One district allowed PLC leaders to take input from other colleagues during the academic year and work with an administrator over the summer to complete the curriculum work for the following year. Some PLC leaders worked with a PLC partner over the summer, and teachers were compensated with a stipend for their time. When it is clear administrators value the time teachers invest in the process, staff will see it as meaningful work and not just checking off tasks to complete.
5. Modeling & Feedback
Show exemplars to review and critique before the teacher work begins. These can come from your own staff, other schools willing to share, or from consultants on this website (templates available, too!). Once first drafts of curriculum maps and pacing guides are complete, review them and let teachers know what they’ve done well and what needs changed. A lot of teachers fight the process, because they are unsure of expectations and fear failure.
6. Equity & Growth
Many teachers believe, like I arrogantly did when I taught AP U.S. History in that private high school, that if MOST of my students do well and I teach good content, there is no need for a pacing guide. The reality was that 10 to 15 percent of my students did not pass the AP exam, and I could have aligned my instruction and supports more with skills-based standards.
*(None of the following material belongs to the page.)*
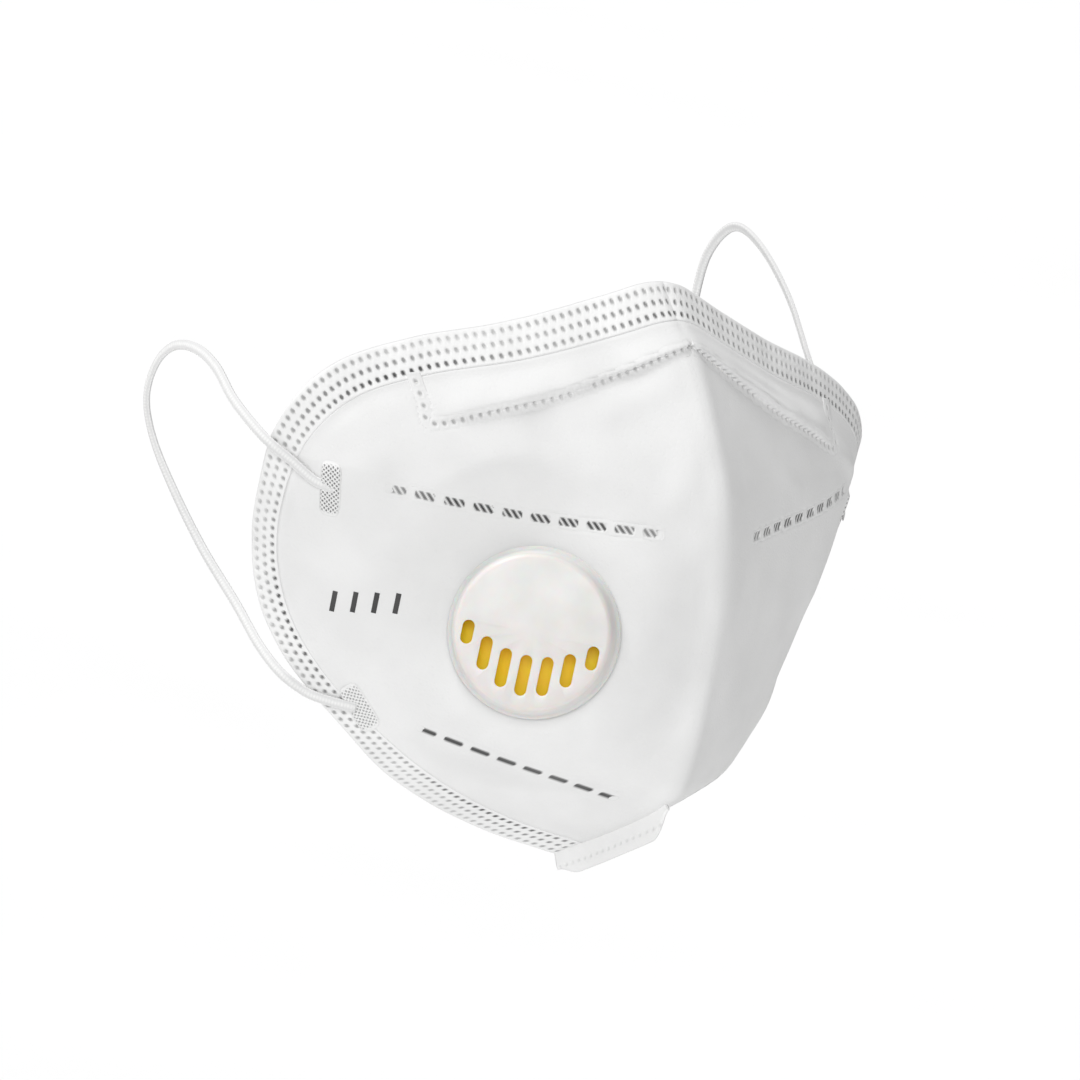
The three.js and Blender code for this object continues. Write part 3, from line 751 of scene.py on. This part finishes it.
def ear_loop(name, loop, node):
    """A flat knitted elastic along its route, its flat side on the cloth where it lies on it."""
    side = loop["side"]
    route = np.concatenate([
        on_cloth(side, loop["leave"], ON_CLOTH), loop["free"], on_cloth(side, loop["enter"], ON_CLOTH),
    ])
    line = spline(route, 40)
    total = along(line)[-1]
    where = np.linspace(0, total, int(total / LOOP_STEP))
    line = at_length(line, where)
    tangent = np.gradient(line, axis=0)
    tangent /= np.linalg.norm(tangent, axis=1, keepdims=True)
    thick = outward(side, loop["leave"][:2])[0]
    normals = []
    for t in tangent:
        thick = thick - t * (thick @ t)
        thick /= np.linalg.norm(thick)
        normals.append(thick)
    normals = np.array(normals)
    # The turn left over at the far end is spread along the free stretch.
    want = outward(side, loop["enter"][-2:])[-1]
    across = np.cross(tangent[-1], normals[-1])
    spare = math.atan2(want @ across, want @ normals[-1])
    spare = (spare + math.pi / 2) % math.pi - math.pi / 2
    twist = spare * smooth(total * 0.2, total * 0.85, where)
    sideways = np.cross(tangent, normals)
    thick_axis = normals * np.cos(twist)[:, None] + sideways * np.sin(twist)[:, None]
    wide_axis = np.cross(tangent, thick_axis)
    corners = LOOP_CORNERS
    angle = np.linspace(0, 2 * math.pi, corners, endpoint=False)
    wide = np.sign(np.cos(angle)) * np.abs(np.cos(angle)) ** 0.8 * LOOP_WIDTH / 2
    tall = np.sign(np.sin(angle)) * np.abs(np.sin(angle)) ** 0.8 * LOOP_THICK / 2
    end = np.minimum(where, total - where)
    squeeze = 0.35 + 0.65 * smooth(0, 5, end)
    ribs = 1 + 0.035 * np.sin(where * 7.0)
    ring = (line[:, None] + wide_axis[:, None] * (wide[None] * ribs[:, None])[..., None]
            + thick_axis[:, None] * (tall[None] * (squeeze * ribs)[:, None])[..., None])
    rows = len(line)
    index = np.arange(rows * corners).reshape(rows, corners)
    turn = np.roll(index, -1, axis=1)
    faces = np.stack([index[:-1], turn[:-1], turn[1:], index[1:]], -1).reshape(-1, 4)
    caps = []
    for row in (index[0], index[-1][::-1]):
        caps += [(row[k], row[corners - 1 - k], row[corners - 2 - k], row[k + 1])
                 for k in range(corners // 2 - 1)]
    faces = np.concatenate([faces, np.array(caps)])
    values = {
        "along": np.repeat(where, corners),
        "around": np.tile(np.linspace(0, 1, corners) * LOOP_WIDTH / 2.5, rows),
    }
    piece = new_object(name, ring.reshape(-1, 3), faces, ELASTIC, values)
    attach(piece, "mask")
    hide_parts(node)


ear_loop("ear_band_left", LEFT_LOOP, "ear_loop_left")
ear_loop("ear_band_right", RIGHT_LOOP, "ear_loop_right")


# ------------------------------------------------------------------ cloth body
STACK_AT_BAND, STACK_GROWS, STACK_REACH = 1.0, 1.9, 7.0
COVER_THICK, GROOVE_DEPTH = 0.3, 0.55


def half_grid(edge, across_steps, down_steps):
    """Flat places and sides of a grid over both halves, left cheek to right cheek."""
    s = np.linspace(-1, 1, 2 * across_steps + 1)
    t = np.linspace(0, 1, down_steps + 1)
    s, t = np.meshgrid(s, t)
    return coons(edge, np.abs(s), t), np.sign(s)


def thickness(gap):
    """Depth of the innermost face of the stacked cloth, by distance inside the band's inner line."""
    return STACK_AT_BAND + STACK_GROWS * smooth(0.0, STACK_REACH, gap)


def line_groove(side, places):
    """How far the cover gives way under the pressed lines, which are pieces of their own."""
    groove = np.zeros(places.shape[:-1])
    for kind, (line, _) in LINES.items():
        gap, _ = nearest(line, places)
        here = {"upper": side < 0, "upper_right": side > 0}.get(kind, True)
        groove = np.maximum(groove, here * GROOVE_DEPTH * (1 - smooth(0.75, 1.2, gap)))
    return groove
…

When I co-taught in ELA classes, the pacing guide with visible, weekly standards was a lifeline that helped me close achievement gaps for nearly all my students. I was able to focus in on specific skills needed for their success on state qualifying exams. Together, we created clarity around what they needed to learn. Find and share success stories from teachers in your school or others on how curriculum mapping and pacing guides can help ALL students succeed.
7. Celebrate Success
Finally - since student victory is the shared goal for you and all your teachers - command their energy with encouragement and frequent reminders that you believe in their work!
Maps and pacing guide documents should go hand-in-hand, and they should be living, breathing documents. Celebrate what your teams have done prior to creation or revision, and celebrate their work of sticking to their plans (once established!)